-- Problem statement --
Extract all data as written.

---------- Dataset excerpt ----------

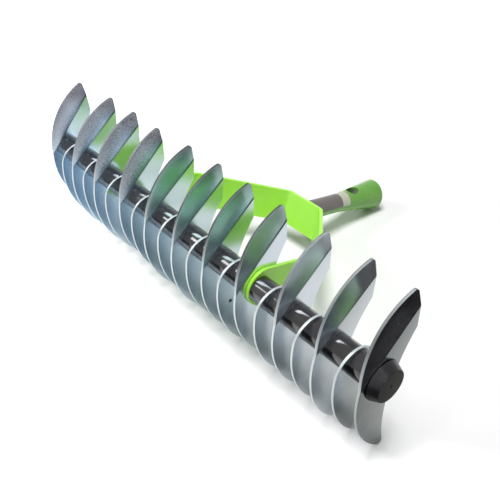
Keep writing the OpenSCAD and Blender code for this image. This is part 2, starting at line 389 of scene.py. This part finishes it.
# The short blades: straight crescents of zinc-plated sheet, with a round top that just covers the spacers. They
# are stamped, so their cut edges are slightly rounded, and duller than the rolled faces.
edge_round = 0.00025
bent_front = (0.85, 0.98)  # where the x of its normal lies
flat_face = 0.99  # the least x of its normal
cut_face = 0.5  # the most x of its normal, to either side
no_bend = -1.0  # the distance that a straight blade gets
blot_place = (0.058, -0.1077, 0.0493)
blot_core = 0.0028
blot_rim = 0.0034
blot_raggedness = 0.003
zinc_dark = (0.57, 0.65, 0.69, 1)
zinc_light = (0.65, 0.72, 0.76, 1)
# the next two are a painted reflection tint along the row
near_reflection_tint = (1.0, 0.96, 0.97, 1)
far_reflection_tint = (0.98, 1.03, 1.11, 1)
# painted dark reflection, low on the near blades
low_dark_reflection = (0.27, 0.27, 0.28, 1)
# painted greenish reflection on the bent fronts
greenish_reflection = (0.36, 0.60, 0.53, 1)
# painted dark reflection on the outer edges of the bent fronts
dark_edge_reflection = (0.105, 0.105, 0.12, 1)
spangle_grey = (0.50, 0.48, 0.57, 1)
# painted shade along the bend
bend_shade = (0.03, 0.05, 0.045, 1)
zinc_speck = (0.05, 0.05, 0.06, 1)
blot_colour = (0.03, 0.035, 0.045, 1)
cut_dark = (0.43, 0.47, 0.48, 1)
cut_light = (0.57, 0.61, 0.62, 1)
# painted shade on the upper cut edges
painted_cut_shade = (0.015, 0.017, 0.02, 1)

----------

-- Result --
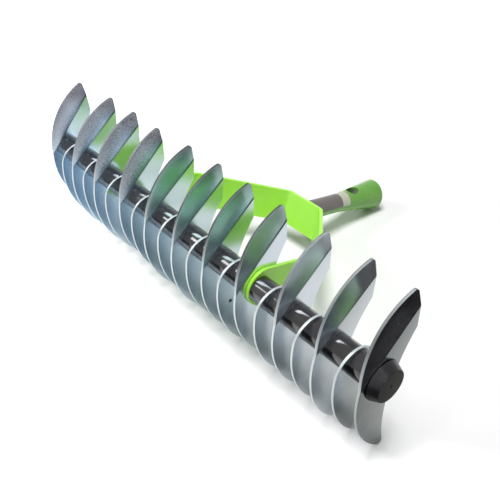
Keep writing the OpenSCAD and Blender code for this image. This is part 2, starting at line 389 of scene.py. This part finishes it.
# The short blades: straight crescents of zinc-plated sheet, with a round top that just covers the spacers. They
# are stamped, so their cut edges are slightly rounded, and duller than the rolled faces.
edge_round = 0.00025
bent_front = (0.85, 0.98)  # where the x of its normal lies
flat_face = 0.99  # the least x of its normal
cut_face = 0.5  # the most x of its normal, to either side
no_bend = -1.0  # the distance that a straight blade gets
blot_place = (0.058, -0.1077, 0.0493)
blot_core = 0.0028
blot_rim = 0.0034
blot_raggedness = 0.003
zinc_dark = (0.57, 0.65, 0.69, 1)
zinc_light = (0.65, 0.72, 0.76, 1)
# the next two are a painted reflection tint along the row
near_reflection_tint = (1.0, 0.96, 0.97, 1)
far_reflection_tint = (0.98, 1.03, 1.11, 1)
# painted dark reflection, low on the near blades
low_dark_reflection = (0.27, 0.27, 0.28, 1)
# painted greenish reflection on the bent fronts
greenish_reflection = (0.36, 0.60, 0.53, 1)
# painted dark reflection on the outer edges of the bent fronts
dark_edge_reflection = (0.105, 0.105, 0.12, 1)
spangle_grey = (0.50, 0.48, 0.57, 1)
# painted shade along the bend
bend_shade = (0.03, 0.05, 0.045, 1)
zinc_speck = (0.05, 0.05, 0.06, 1)
blot_colour = (0.03, 0.035, 0.045, 1)
cut_dark = (0.43, 0.47, 0.48, 1)
cut_light = (0.57, 0.61, 0.62, 1)
# painted shade on the upper cut edges
painted_cut_shade = (0.015, 0.017, 0.02, 1)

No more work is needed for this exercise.